RECORDED DATA:
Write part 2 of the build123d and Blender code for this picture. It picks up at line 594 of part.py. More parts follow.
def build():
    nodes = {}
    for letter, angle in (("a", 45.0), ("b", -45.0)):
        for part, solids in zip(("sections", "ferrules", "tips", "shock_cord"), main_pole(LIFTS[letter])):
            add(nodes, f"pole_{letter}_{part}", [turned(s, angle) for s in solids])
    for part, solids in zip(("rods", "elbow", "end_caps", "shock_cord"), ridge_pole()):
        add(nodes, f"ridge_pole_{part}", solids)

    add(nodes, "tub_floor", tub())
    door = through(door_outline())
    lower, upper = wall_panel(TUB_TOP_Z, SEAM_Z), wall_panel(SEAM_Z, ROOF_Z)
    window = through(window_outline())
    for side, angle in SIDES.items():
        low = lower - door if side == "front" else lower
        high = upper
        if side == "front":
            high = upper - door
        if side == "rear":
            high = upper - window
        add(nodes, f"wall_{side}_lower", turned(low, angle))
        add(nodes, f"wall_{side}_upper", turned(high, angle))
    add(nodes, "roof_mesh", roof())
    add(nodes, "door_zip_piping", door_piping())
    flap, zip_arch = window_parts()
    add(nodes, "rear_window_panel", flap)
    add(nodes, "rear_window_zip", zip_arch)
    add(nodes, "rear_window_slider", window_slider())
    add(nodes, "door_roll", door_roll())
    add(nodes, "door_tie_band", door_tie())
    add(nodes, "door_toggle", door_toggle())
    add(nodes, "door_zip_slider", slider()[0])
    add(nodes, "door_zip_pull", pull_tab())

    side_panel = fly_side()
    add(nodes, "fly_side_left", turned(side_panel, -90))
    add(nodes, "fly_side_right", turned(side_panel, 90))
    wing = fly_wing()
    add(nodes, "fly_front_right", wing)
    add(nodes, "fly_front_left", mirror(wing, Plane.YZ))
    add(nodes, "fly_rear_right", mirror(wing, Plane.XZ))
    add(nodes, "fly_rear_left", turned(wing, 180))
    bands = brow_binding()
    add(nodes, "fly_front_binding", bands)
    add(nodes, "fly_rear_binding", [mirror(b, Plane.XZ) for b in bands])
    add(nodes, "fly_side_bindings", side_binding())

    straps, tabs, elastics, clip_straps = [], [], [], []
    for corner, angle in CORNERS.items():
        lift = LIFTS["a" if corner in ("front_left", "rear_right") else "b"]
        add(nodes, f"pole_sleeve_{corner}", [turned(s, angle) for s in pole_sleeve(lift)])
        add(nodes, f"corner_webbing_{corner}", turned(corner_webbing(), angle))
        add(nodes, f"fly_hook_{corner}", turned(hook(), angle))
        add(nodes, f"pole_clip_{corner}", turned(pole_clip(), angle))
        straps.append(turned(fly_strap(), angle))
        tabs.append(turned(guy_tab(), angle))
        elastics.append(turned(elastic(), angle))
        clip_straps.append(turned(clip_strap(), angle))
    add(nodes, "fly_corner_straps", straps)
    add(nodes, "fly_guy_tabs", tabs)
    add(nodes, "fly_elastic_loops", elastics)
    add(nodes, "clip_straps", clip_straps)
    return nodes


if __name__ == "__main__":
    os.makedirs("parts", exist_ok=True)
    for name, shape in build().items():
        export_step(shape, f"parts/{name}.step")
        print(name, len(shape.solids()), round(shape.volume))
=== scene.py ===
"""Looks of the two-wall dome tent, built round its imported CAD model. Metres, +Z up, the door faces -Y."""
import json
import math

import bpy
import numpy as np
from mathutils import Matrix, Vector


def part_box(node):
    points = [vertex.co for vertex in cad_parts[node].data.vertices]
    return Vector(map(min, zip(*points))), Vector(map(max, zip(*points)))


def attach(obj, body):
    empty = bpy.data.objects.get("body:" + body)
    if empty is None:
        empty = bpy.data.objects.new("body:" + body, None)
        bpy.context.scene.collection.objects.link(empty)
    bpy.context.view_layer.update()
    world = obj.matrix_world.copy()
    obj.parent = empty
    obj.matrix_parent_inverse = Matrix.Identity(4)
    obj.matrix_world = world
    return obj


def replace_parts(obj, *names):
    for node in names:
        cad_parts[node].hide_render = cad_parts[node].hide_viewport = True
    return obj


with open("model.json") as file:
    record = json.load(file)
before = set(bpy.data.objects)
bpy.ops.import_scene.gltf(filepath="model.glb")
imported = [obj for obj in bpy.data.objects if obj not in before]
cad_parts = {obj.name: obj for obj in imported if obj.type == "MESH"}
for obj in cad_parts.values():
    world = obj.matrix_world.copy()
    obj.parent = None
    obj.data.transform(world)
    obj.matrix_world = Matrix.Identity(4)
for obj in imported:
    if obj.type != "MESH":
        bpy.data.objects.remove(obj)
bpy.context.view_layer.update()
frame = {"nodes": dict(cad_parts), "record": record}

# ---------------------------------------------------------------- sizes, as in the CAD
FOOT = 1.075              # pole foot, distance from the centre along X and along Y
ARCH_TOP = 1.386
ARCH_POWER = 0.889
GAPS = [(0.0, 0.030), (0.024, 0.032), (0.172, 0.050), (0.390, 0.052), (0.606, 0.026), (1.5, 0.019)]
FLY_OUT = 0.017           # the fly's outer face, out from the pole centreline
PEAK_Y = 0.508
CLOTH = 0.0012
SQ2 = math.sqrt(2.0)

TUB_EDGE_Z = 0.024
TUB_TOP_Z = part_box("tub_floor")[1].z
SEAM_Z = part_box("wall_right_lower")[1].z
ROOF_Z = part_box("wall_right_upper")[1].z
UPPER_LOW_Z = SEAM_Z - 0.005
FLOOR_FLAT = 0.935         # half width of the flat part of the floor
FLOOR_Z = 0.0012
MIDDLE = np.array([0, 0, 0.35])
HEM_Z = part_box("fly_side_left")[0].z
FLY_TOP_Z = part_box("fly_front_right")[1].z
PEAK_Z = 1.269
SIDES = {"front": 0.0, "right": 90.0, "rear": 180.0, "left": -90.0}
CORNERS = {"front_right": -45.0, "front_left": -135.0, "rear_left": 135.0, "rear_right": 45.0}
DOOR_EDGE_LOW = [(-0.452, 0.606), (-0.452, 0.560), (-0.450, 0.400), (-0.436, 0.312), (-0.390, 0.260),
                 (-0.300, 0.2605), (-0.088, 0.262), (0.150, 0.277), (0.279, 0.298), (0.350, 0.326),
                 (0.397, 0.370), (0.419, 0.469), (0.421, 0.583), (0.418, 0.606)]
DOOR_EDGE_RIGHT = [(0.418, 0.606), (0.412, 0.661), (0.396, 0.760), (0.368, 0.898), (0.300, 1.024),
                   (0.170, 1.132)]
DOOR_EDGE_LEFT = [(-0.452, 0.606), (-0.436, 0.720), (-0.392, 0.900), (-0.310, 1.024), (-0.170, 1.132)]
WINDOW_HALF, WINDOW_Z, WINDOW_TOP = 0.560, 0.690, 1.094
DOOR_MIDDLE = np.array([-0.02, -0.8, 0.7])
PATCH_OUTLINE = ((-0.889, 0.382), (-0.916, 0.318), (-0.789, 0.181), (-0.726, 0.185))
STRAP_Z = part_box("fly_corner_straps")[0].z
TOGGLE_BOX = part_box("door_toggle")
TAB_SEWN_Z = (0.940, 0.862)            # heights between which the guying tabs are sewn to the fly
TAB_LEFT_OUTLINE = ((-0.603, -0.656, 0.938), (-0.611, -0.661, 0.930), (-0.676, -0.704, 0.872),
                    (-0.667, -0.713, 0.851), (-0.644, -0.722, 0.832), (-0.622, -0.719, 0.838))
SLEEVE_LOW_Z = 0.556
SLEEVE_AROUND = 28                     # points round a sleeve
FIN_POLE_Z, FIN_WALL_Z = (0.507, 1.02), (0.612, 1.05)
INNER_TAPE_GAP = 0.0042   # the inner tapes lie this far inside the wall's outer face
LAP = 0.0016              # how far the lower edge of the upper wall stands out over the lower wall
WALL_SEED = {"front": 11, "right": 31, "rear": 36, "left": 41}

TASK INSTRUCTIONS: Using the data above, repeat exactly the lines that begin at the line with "straps, tabs, elastics, clip_straps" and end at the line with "record = json.load(file)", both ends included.

IN RESPONSE:
    straps, tabs, elastics, clip_straps = [], [], [], []
    for corner, angle in CORNERS.items():
        lift = LIFTS["a" if corner in ("front_left", "rear_right") else "b"]
        add(nodes, f"pole_sleeve_{corner}", [turned(s, angle) for s in pole_sleeve(lift)])
        add(nodes, f"corner_webbing_{corner}", turned(corner_webbing(), angle))
        add(nodes, f"fly_hook_{corner}", turned(hook(), angle))
        add(nodes, f"pole_clip_{corner}", turned(pole_clip(), angle))
        straps.append(turned(fly_strap(), angle))
        tabs.append(turned(guy_tab(), angle))
        elastics.append(turned(elastic(), angle))
        clip_straps.append(turned(clip_strap(), angle))
    add(nodes, "fly_corner_straps", straps)
    add(nodes, "fly_guy_tabs", tabs)
    add(nodes, "fly_elastic_loops", elastics)
    add(nodes, "clip_straps", clip_straps)
    return nodes


if __name__ == "__main__":
    os.makedirs("parts", exist_ok=True)
    for name, shape in build().items():
        export_step(shape, f"parts/{name}.step")
        print(name, len(shape.solids()), round(shape.volume))
=== scene.py ===
"""Looks of the two-wall dome tent, built round its imported CAD model. Metres, +Z up, the door faces -Y."""
import json
import math

import bpy
import numpy as np
from mathutils import Matrix, Vector


def part_box(node):
    points = [vertex.co for vertex in cad_parts[node].data.vertices]
    return Vector(map(min, zip(*points))), Vector(map(max, zip(*points)))


def attach(obj, body):
    empty = bpy.data.objects.get("body:" + body)
    if empty is None:
        empty = bpy.data.objects.new("body:" + body, None)
        bpy.context.scene.collection.objects.link(empty)
    bpy.context.view_layer.update()
    world = obj.matrix_world.copy()
    obj.parent = empty
    obj.matrix_parent_inverse = Matrix.Identity(4)
    obj.matrix_world = world
    return obj


def replace_parts(obj, *names):
    for node in names:
        cad_parts[node].hide_render = cad_parts[node].hide_viewport = True
    return obj


with open("model.json") as file:
    record = json.load(file)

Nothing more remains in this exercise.